Tom Wayman’s The Road to Appledore is a gentle narrative about how the author came to be the steward of a rural property near Winlaw, BC. The memoir of property, work, nature, home and self opens with Wayman and his partner, Bea, travelling from Vancouver to the Kootenays with his possessions crammed into a moving truck that has no reverse: a perfectly symbolic vehicle for Wayman crossing his own personal Rubicon. His move alone to a nearly nine-acre property is prompted, in part, by his desire to reassess his relationship that has become “comfortable, but not satisfying,” as described by their marriage counsellor.
However, this is not a maudlin, introspective book. Indeed, the reader may be left with a desire for more personal revelations, but that is not the book’s central aim. Instead, it is outward-looking and focuses on the labour of making and maintaining a home, that Sisyphean task. Appledore—the name Wayman gives his property, after a poem by A.A. Milne—becomes a home through labour, and the labour itself becomes a kind of home.

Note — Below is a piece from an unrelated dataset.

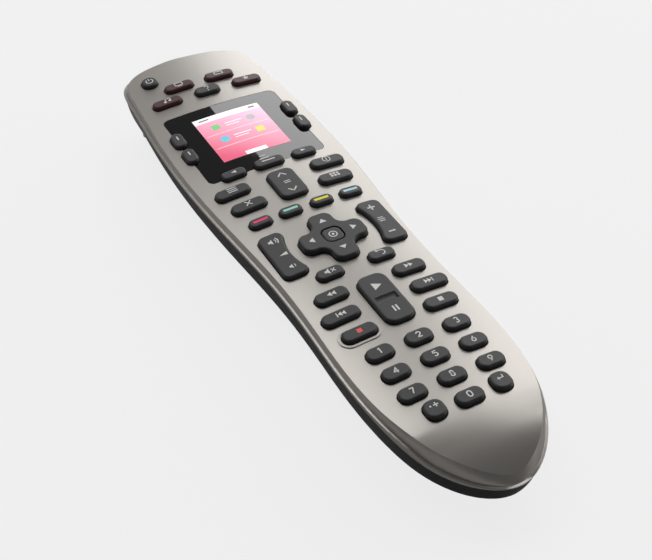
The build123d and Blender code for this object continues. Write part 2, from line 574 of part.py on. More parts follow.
def make_board_and_mat():
    board = slab(BOARD_INSET, BOARD_BOTTOM, BOARD_TOP)
    mat = slab(BOARD_INSET, BOARD_TOP, MAT_TOP)
    drill = Cylinder(TOP_BOSS_RADIUS + SCREW_CLEARANCE, FACE_TOP, align=STAND)
    through = [Pos(x, y, BOARD_BOTTOM - OVERRUN) * drill for x, y in boss_places()]
    board -= through
    mat -= through
    pits = []
    pit = Cylinder(PLUNGER_WIDTH / 2 + PLUNGER_GAP, 2 * OVERRUN, align=STAND)
    centres = key_centres()
    for name, spots in plunger_places().items():
        cx, cy = centres[name]
        for px, py in spots:
            pits.append(Pos(cx + px, cy + py, BOARD_TOP - OVERRUN) * pit)
    mat -= pits
    lcd = extrude(key_plan(WINDOW_WIDTH, WINDOW_DEPTH, 0.0, LENS_CORNER), amount=2 * OVERRUN)
    mat -= Pos(0, WINDOW_Y, BOARD_TOP - OVERRUN) * lcd
    save(mat, "keypad_mat")
    save(board_parts(board), "circuit_board")


def board_parts(board):
    """Board with its chip, crystal, capacitor and infra-red emitters as separate soldered solids."""
    under = (Align.CENTER, Align.CENTER, Align.MAX)
    chip = Box(CHIP_SIZE, CHIP_SIZE, CHIP_THICK, align=under)
    memory = Pos(MEMORY_X, MEMORY_Y) * Box(MEMORY_WIDTH, MEMORY_DEPTH, MEMORY_THICK, align=under)
    crystal = Pos(CRYSTAL_X, CRYSTAL_Y) * Box(CRYSTAL_WIDTH, CRYSTAL_DEPTH, CRYSTAL_THICK, align=under)
    capacitor = Pos(CAPACITOR_X, CAPACITOR_Y) * Cylinder(CAPACITOR_RADIUS, CAPACITOR_HEIGHT, align=under)
    soldered = (chip, memory, crystal, capacitor)
    parts = [board] + [Pos(0, WINDOW_Y, BOARD_BOTTOM) * part for part in soldered]
    led_y = HALF_LENGTH - HULL_INSET - 2 * BACK_WALL - LIP_WIDTH
    for i in (-1, 0, 1):
        led = Rot(90, 0, 0) * Cylinder(IR_LED_RADIUS, IR_LED_LENGTH, align=STAND)
        spot = Pos(IR_X + i * IR_LED_PITCH, led_y, BOARD_BOTTOM - IR_LED_RADIUS)
        parts.append(spot * led)
    return Compound(children=parts)


def make_lcd():
    width = WINDOW_WIDTH - 2 * LCD_GAP
    depth = WINDOW_DEPTH - 2 * LCD_GAP
    top = min(face_height(width / 2, WINDOW_Y + s * depth / 2) for s in (-1, 1)) - LENS_THICK - LCD_GAP
    frame = extrude(rounded(width, depth, LENS_CORNER), amount=top - LCD_GLASS - BOARD_TOP)
    glass = extrude(rounded(width - 2 * LCD_FRAME, depth - 2 * LCD_FRAME, LENS_CORNER - LCD_FRAME),
                    amount=LCD_GLASS)
    frame = Pos(0, WINDOW_Y, BOARD_TOP) * frame
    glass = Pos(0, WINDOW_Y, top - LCD_GLASS) * glass
    glass = chamfer(glass.faces().sort_by(Axis.Z)[-1].edges(), LCD_BEVEL)
    save(Compound(children=[frame, glass]), "lcd_module")


def make_batteries():
    cells = []
    for side in (-1, 1):
        can = Cylinder(BATTERY_RADIUS, BATTERY_LENGTH - BATTERY_NUB)
        can = fillet(can.edges(), BATTERY_ROUND)
        nub = Cylinder(BATTERY_NUB_RADIUS, BATTERY_NUB, align=STAND)
        nub = Pos(0, 0, (BATTERY_LENGTH - BATTERY_NUB) / 2) * nub
        cell = Rot(-90 * side, 0, 0) * (can + nub)
        shift = -side * BATTERY_NUB / 2
        cells.append(Pos(side * BATTERY_SPACING / 2, BAY_Y + shift, BATTERY_Z) * cell)
    save(Compound(children=cells), "batteries")


def make_contacts():
    """Plate at each end of each cell, with a button towards the cell."""
    pieces = []
    end = BAY_LENGTH / 2
    room = (BAY_LENGTH - BATTERY_LENGTH) / 2
    for cell in (-1, 1):
        for way in (-1, 1):
            x = cell * BATTERY_SPACING / 2
            plate = Box(CONTACT_WIDTH, CONTACT_THICK, CONTACT_HEIGHT)
            plate = Pos(x, BAY_Y + way * (end - CONTACT_THICK / 2 - FIT), BATTERY_Z) * plate
            reach = room - CONTACT_THICK - CONTACT_GAP
            tip = BATTERY_NUB_RADIUS * CONTACT_TIP_SHARE
            button = Rot(way * 90, 0, 0) * Cone(BATTERY_NUB_RADIUS, tip, reach)
            y = BAY_Y + way * (end - CONTACT_THICK - reach / 2)
            pieces.append(plate + Pos(x, y, BATTERY_Z) * button)
    save(Compound(children=pieces), "battery_contacts")


def make_screws():
    """Cross-head screws, seated in the back's bosses and biting into the silver shell's."""
    head = Cylinder(SCREW_HEAD_RADIUS, SCREW_HEAD_HEIGHT, align=(Align.CENTER, Align.CENTER, Align.MAX))
    shank = Cylinder(SCREW_RADIUS, BOARD_BOTTOM + SCREW_BITE - 2 * FIT - SCREW_SEAT, align=STAND)
    slot = Box(SCREW_SLOT_LENGTH, SCREW_SLOT_WIDTH, SCREW_HEAD_HEIGHT)
    slot += Rot(0, 0, 90) * slot
    screw = head + shank - Pos(0, 0, -SCREW_HEAD_HEIGHT) * slot
    screws = [Pos(x, y, SCREW_SEAT - FIT) * screw for x, y in boss_places()]
    save(Compound(children=screws), "case_screws")


make_top_shell()
make_lens()
make_press_keys()
make_rockers()
make_pad()
back, hull_outer, hull_inner = make_back()
save(back, "bottom_shell")
make_door(hull_outer)
make_ir_window(hull_outer, hull_inner)
make_socket(hull_outer)
make_board_and_mat()
make_lcd()
make_batteries()
make_contacts()
make_screws()
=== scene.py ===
import json
import math

import bpy
import bmesh
from mathutils import Matrix, Vector


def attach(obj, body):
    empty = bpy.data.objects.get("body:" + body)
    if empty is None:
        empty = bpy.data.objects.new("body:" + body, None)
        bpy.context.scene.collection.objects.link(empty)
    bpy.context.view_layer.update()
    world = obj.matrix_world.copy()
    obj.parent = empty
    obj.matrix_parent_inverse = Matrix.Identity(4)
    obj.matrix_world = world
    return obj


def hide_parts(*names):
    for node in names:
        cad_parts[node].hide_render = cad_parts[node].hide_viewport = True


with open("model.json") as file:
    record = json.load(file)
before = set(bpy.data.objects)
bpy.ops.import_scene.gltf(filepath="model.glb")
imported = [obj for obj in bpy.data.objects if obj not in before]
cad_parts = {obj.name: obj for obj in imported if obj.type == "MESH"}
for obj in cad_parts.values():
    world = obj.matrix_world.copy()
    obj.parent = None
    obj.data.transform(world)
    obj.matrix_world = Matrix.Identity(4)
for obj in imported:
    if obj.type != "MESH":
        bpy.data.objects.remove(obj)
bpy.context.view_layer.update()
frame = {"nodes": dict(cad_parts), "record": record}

nodes = frame["nodes"]
body_of_node = {n: b for b, names in frame["record"]["behaviour"]["bodies"].items() for n in names}

MM = 0.001
WHITE = (1.0, 1.0, 1.0)

# Materials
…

The second part of the memoir is divided into chapters named after seasons and elements. Wayman captures the personality of Appledore in its different seasonal expressions in prose and, on occasion, poetry. At times the details become overwhelmingly specific: the gravity-fed water system and its parts and problems, for instance, are described in minute detail. But the gentle humour of Wayman is present throughout, as he encounters roaming bears, amusing characters, even a talkative cloud (the cloud heard with pharmaceutical assistance).
Although the book is not explicitly a personal memoir, the character of Wayman is revealed slowly, piece by piece, through passing references to, for example, his teaching, his anti-war work and his union activities. The careful and sensitive eye of the author—as he describes the animals, trees and gardens of Appledore—reveals a studious and keen observer. At times, he also brings his observational powers to bear on larger topics: “Or maybe,” he astutely notes, “lack of curiosity is a by-product of how our society generally doesn’t encourage us to pay attention to where things come from: to learn about the working lives of those who feed, clothe, house us and more.”
The book, though, does exactly that: it encourages us to pay attention to how things such as water, food and community come to us. He does so unassumingly, with well-crafted, precise writing, good humour and an obvious deep affection for the land. This is a meditative reflection on home that captures well both the joys and the struggles of rural life, and we come to understand the labour of home is ultimately a labour of love.
Jay Gamble teaches English at the University of Lethbridge.